### The request
Copy nothing but the lines below running from the line containing "leg_screws();" through the line containing "bpy.context.scene.collection.objects.link(empty)", both end lines included.

### Data lines
_ _ _ _ _

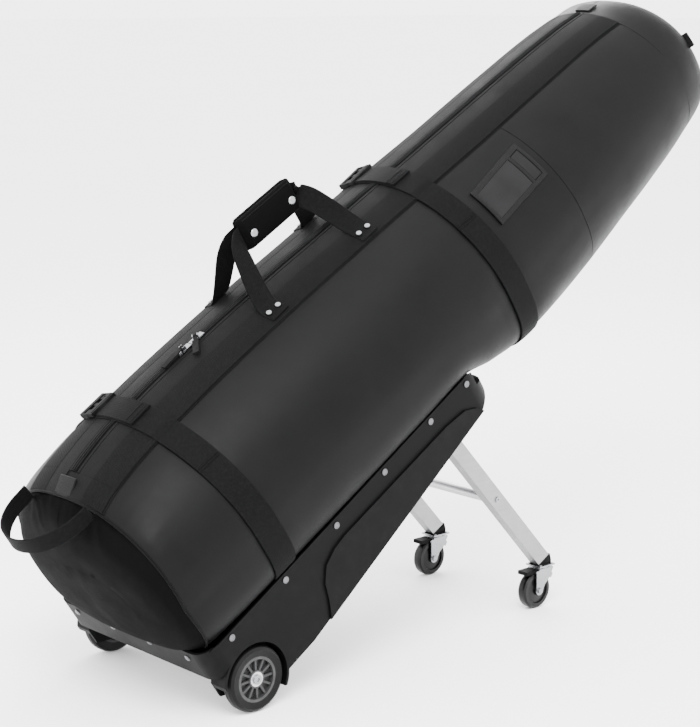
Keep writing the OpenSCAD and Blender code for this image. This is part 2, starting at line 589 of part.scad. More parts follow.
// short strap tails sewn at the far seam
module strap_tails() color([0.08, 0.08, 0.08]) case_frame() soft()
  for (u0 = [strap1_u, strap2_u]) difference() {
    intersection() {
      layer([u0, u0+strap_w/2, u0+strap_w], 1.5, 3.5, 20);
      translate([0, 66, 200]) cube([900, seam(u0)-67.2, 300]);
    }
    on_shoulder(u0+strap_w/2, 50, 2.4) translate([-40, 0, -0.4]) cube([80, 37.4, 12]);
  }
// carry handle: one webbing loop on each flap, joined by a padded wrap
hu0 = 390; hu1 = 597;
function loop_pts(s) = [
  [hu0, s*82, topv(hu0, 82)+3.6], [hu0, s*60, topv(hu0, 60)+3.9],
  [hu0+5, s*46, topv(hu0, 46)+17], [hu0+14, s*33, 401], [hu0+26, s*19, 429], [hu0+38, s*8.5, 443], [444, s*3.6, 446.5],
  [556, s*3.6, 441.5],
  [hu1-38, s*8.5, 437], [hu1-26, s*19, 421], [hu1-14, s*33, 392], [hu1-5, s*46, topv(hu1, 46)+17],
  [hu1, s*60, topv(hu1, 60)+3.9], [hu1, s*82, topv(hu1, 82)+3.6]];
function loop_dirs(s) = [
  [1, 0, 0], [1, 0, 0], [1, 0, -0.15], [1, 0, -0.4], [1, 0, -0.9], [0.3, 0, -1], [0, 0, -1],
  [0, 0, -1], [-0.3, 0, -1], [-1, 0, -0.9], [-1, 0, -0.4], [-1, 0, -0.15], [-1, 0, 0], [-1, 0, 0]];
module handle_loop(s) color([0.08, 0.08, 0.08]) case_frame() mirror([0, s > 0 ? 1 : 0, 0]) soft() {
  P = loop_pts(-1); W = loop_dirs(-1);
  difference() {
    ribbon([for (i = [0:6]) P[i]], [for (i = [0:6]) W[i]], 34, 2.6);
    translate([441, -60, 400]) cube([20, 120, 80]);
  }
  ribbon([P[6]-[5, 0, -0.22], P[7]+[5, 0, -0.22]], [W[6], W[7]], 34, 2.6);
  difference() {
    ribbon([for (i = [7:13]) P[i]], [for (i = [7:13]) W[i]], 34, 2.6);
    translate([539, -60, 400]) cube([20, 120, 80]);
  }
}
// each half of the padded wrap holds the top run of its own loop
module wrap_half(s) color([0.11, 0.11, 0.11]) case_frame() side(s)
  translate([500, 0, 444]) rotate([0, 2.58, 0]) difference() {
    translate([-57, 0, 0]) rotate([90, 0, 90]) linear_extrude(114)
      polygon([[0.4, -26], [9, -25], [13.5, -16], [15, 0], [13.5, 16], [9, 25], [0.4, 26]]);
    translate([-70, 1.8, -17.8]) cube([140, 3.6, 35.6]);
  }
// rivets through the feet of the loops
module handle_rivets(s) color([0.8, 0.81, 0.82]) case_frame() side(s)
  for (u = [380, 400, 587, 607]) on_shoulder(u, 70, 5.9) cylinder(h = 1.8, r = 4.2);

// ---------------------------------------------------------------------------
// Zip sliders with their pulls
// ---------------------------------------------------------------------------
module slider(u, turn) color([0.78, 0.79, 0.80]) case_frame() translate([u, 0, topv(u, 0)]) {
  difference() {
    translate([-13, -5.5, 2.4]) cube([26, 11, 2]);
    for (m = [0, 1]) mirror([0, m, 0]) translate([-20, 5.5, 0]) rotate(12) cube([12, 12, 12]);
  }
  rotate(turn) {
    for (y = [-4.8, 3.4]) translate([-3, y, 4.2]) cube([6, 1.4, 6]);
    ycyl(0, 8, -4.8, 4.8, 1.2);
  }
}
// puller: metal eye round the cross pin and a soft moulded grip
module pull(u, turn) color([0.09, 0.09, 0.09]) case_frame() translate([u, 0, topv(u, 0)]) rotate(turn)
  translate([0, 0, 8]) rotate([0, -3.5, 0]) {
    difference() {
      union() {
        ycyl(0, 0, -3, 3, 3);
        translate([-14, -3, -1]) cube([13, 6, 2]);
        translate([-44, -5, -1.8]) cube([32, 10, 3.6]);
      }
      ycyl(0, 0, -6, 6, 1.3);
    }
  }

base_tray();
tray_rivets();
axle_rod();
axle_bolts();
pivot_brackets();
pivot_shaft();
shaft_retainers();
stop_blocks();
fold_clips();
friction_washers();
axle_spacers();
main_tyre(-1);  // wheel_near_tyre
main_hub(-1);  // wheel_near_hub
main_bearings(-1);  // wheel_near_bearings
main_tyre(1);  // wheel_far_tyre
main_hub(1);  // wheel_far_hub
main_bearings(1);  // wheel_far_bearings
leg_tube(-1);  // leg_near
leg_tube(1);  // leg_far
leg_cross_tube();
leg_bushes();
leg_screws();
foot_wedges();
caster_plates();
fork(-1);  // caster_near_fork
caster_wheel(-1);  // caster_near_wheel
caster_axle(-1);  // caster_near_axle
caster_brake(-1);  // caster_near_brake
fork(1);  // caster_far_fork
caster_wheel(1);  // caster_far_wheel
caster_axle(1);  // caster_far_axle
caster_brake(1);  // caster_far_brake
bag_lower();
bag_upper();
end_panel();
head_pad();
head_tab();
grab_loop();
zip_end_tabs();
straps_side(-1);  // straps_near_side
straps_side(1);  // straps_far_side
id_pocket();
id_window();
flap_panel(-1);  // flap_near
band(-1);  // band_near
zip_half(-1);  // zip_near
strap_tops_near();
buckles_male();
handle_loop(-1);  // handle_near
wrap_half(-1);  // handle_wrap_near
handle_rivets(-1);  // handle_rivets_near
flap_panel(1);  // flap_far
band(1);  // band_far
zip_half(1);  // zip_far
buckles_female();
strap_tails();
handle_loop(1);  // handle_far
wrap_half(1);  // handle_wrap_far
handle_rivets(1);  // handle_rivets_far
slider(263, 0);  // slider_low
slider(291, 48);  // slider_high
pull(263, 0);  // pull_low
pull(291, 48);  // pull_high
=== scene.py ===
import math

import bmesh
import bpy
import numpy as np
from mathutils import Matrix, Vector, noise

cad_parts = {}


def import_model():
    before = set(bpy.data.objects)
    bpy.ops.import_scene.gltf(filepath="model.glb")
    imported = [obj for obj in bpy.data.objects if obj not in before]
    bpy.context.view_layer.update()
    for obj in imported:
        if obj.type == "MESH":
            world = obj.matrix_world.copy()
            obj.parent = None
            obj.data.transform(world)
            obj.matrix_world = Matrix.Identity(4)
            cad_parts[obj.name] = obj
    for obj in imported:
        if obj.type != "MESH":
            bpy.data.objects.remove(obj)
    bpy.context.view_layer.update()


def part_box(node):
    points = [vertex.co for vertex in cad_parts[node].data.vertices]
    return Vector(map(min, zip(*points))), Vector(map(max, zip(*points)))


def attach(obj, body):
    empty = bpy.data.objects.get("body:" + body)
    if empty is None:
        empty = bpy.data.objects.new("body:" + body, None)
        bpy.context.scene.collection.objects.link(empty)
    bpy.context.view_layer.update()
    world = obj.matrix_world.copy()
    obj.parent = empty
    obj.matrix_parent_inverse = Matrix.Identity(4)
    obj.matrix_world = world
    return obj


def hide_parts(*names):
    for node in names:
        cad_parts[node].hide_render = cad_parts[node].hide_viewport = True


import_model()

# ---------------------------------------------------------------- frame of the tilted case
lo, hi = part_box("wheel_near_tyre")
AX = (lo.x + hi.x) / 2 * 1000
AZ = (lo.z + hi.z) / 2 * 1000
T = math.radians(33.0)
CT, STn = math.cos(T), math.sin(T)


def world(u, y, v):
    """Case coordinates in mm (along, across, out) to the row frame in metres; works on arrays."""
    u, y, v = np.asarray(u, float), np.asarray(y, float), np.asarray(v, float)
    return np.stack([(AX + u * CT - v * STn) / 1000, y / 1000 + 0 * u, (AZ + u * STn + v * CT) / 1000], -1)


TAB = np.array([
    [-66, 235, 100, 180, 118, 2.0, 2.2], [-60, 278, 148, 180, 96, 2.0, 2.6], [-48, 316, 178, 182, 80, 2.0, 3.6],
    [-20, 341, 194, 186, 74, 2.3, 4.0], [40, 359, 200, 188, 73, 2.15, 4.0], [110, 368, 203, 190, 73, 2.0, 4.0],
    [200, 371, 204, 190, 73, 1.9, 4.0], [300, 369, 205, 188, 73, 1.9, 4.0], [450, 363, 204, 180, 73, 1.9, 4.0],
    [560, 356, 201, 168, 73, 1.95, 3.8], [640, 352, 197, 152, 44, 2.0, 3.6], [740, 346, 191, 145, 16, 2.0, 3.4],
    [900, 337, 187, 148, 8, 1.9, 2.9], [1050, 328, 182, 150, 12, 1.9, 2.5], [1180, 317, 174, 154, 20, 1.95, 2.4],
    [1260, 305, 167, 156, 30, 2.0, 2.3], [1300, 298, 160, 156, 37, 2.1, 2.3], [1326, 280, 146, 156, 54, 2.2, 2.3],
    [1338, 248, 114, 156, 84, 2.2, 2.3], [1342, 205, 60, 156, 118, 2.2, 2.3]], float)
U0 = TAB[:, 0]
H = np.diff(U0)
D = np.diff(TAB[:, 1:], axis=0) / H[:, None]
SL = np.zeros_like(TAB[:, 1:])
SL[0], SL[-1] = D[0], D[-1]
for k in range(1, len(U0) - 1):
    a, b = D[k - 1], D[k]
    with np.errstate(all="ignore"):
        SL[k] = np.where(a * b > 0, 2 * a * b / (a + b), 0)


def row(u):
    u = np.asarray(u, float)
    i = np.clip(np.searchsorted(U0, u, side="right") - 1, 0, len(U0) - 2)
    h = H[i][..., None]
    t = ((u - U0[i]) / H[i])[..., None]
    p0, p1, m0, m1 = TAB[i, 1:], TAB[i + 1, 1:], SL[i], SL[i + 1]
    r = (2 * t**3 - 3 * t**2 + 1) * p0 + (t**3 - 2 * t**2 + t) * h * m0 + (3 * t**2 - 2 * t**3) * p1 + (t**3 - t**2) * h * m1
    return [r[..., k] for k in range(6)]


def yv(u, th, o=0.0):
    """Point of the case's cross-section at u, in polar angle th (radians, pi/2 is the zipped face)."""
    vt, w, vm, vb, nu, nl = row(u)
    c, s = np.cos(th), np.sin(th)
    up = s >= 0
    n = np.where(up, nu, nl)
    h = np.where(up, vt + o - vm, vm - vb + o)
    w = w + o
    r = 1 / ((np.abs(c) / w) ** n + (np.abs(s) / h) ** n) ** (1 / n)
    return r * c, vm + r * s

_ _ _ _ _

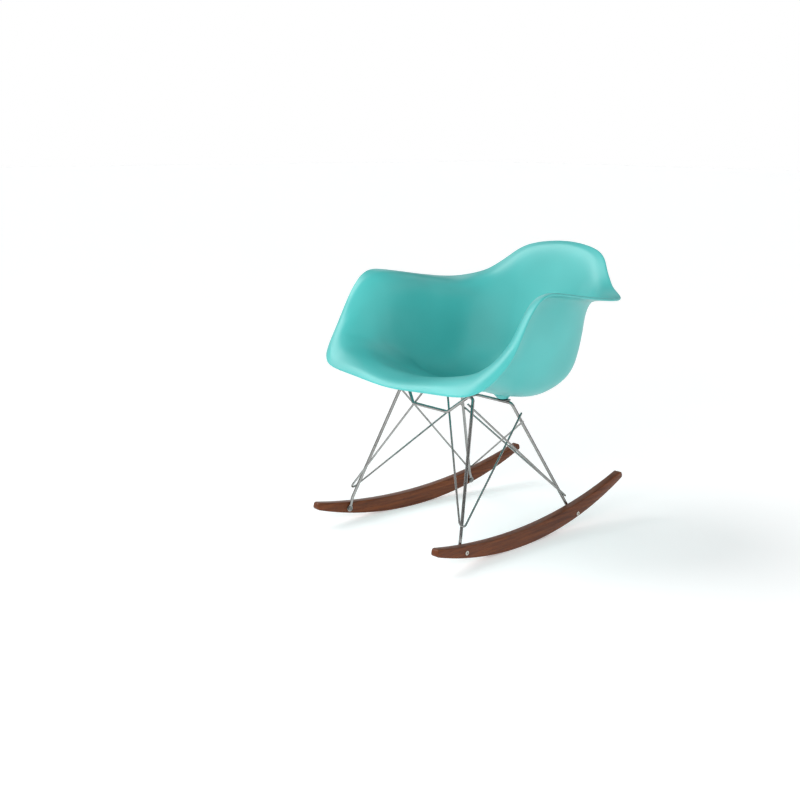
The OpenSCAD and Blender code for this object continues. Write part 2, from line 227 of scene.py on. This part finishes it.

_ _ _ _ _

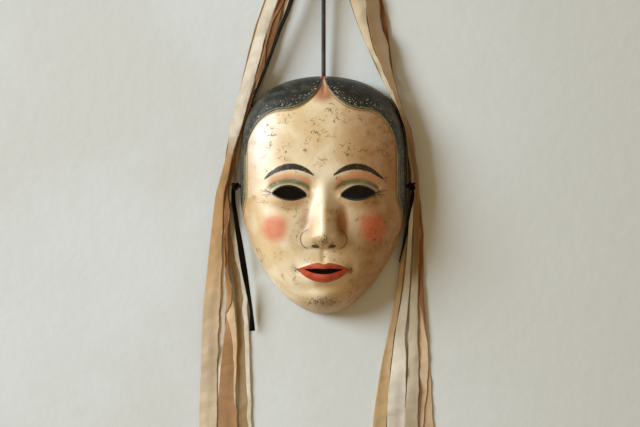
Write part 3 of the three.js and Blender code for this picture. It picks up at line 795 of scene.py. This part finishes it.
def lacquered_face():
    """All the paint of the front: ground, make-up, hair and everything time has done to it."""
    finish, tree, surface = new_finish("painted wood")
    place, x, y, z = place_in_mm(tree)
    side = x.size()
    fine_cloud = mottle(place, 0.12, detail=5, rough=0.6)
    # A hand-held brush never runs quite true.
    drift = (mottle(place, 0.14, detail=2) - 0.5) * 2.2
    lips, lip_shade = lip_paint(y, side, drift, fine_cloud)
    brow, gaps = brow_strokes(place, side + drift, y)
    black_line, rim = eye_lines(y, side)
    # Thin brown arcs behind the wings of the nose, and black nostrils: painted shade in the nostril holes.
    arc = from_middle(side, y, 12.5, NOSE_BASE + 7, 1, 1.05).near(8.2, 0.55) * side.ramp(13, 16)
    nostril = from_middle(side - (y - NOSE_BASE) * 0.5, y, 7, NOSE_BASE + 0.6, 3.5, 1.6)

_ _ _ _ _

### The result
leg_screws();
foot_wedges();
caster_plates();
fork(-1);  // caster_near_fork
caster_wheel(-1);  // caster_near_wheel
caster_axle(-1);  // caster_near_axle
caster_brake(-1);  // caster_near_brake
fork(1);  // caster_far_fork
caster_wheel(1);  // caster_far_wheel
caster_axle(1);  // caster_far_axle
caster_brake(1);  // caster_far_brake
bag_lower();
bag_upper();
end_panel();
head_pad();
head_tab();
grab_loop();
zip_end_tabs();
straps_side(-1);  // straps_near_side
straps_side(1);  // straps_far_side
id_pocket();
id_window();
flap_panel(-1);  // flap_near
band(-1);  // band_near
zip_half(-1);  // zip_near
strap_tops_near();
buckles_male();
handle_loop(-1);  // handle_near
wrap_half(-1);  // handle_wrap_near
handle_rivets(-1);  // handle_rivets_near
flap_panel(1);  // flap_far
band(1);  // band_far
zip_half(1);  // zip_far
buckles_female();
strap_tails();
handle_loop(1);  // handle_far
wrap_half(1);  // handle_wrap_far
handle_rivets(1);  // handle_rivets_far
slider(263, 0);  // slider_low
slider(291, 48);  // slider_high
pull(263, 0);  // pull_low
pull(291, 48);  // pull_high
=== scene.py ===
import math

import bmesh
import bpy
import numpy as np
from mathutils import Matrix, Vector, noise

cad_parts = {}


def import_model():
    before = set(bpy.data.objects)
    bpy.ops.import_scene.gltf(filepath="model.glb")
    imported = [obj for obj in bpy.data.objects if obj not in before]
    bpy.context.view_layer.update()
    for obj in imported:
        if obj.type == "MESH":
            world = obj.matrix_world.copy()
            obj.parent = None
            obj.data.transform(world)
            obj.matrix_world = Matrix.Identity(4)
            cad_parts[obj.name] = obj
    for obj in imported:
        if obj.type != "MESH":
            bpy.data.objects.remove(obj)
    bpy.context.view_layer.update()


def part_box(node):
    points = [vertex.co for vertex in cad_parts[node].data.vertices]
    return Vector(map(min, zip(*points))), Vector(map(max, zip(*points)))


def attach(obj, body):
    empty = bpy.data.objects.get("body:" + body)
    if empty is None:
        empty = bpy.data.objects.new("body:" + body, None)
        bpy.context.scene.collection.objects.link(empty)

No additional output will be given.